What impelled you to create Catarina and the Beauty of Killing Fascists?

The play emerged from questions posed by the rise of far-right populist movements around the world, especially in Portugal. Confronted with this situation, I wanted to address the paradox of tolerance: do we have to tolerate the forces of intolerance? This philosophical paradox that arose in the 20th century is at the heart of the show. It tells the story of a family facing this dilemma: with democracy currently under threat, can we afford to keep playing by the rules, or should we let our hands get dirty?

 

The entire show is really based on that question. How does intellectual debate work in the theatre, and in your view, can it bring about social or political change?

Catarina and the Beauty of Killing Fascists presents a rather Brechtian debate opposing two visions. The characters stick to their initial positions throughout the show, and in my view, that’s how it should be in a dialectical work. Observing Antigone and Creon engage in heated debate without changing their opinions teaches us something about life. Their stubbornness gives us, the silent audience, the possibility of judging what is right and what is not, to analyze the pros and cons of each argument without necessarily taking sides. In this show, we push the debate very far and exhaust all the possibilities in terms of persuading people to accept one view or another. Despite that, after each performance, spectators feel the need to continue the discussion. Everyone needs to figure it out for themselves, to put it into their own words, and to listen to the words of others. That doesn’t mean their opinion will change dramatically, but I’ve seen many people come to doubt beliefs they had held their whole lives. Suddenly, because of a play, they’re questioning themselves.

I don’t think theatre can be a vehicle for political action. Theatre is sometimes fuelled by politics and no doubt has an influence on it, but it’s fundamentally different and doesn’t work according to the same rules. The world of fiction, in which I still believe as a theatre artist, allows certain things that aren’t possible in politics. Like this completely absurd and truly awful question, “Should the fascist be killed or not?” Only the theater can create a context in which that question exists. And the fact of posing it gives us a different way to reflect on society. The point of the play is not to defend my viewpoint or that of the characters. It’s to formulate a question for which theater offers tools that are not available in journalism or politics, for example.

 

Your show takes place in the future but highlights elements that are typically associated with the past: family tradition, the land, history. Do you see a contradiction there?

No, not at all. I think one thing that’s very important for interpreting what is currently happening in Europe’s political landscape is understanding how it is similar to and different from the past.  When I use the word “fascist” in the title, I’m aware that I’m using the wrong term. Fascism is a historical movement defined by certain specific characteristics, and most of today’s far-right parties do not fit that definition perfectly. But even if it’s not technically accurate, I used the word because it reawakens a sense of danger that we sometimes seem to forget. And I didn’t want people to forget that there is a link between the fascism of the previous century and the current threat.

 

Why did you choose to set the play in the near future, in 2028?

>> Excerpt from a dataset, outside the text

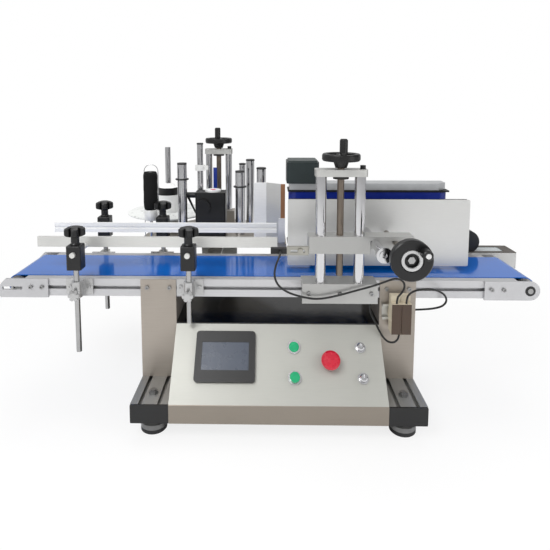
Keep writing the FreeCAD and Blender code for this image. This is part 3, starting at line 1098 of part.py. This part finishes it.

My dramaturgical strategy was to set the story in a future time that was determined based on the political calendar. In 2020, when we created the show, Portugal held elections, and for the first time since the end of the fascist dictatorship in 1974, a far-right candidate was elected to parliament. My reasoning was as follows: if elections take place again in four years and then four years after that, it’s mathematically possible that in 2028, the radical right would win. In the end, following early legislative elections in January 2022, 12 MPs from that party have now been elected. In barely three years, the far-right became the third-biggest power in the country. The play is therefore less dystopian in 2024 than it was four years ago.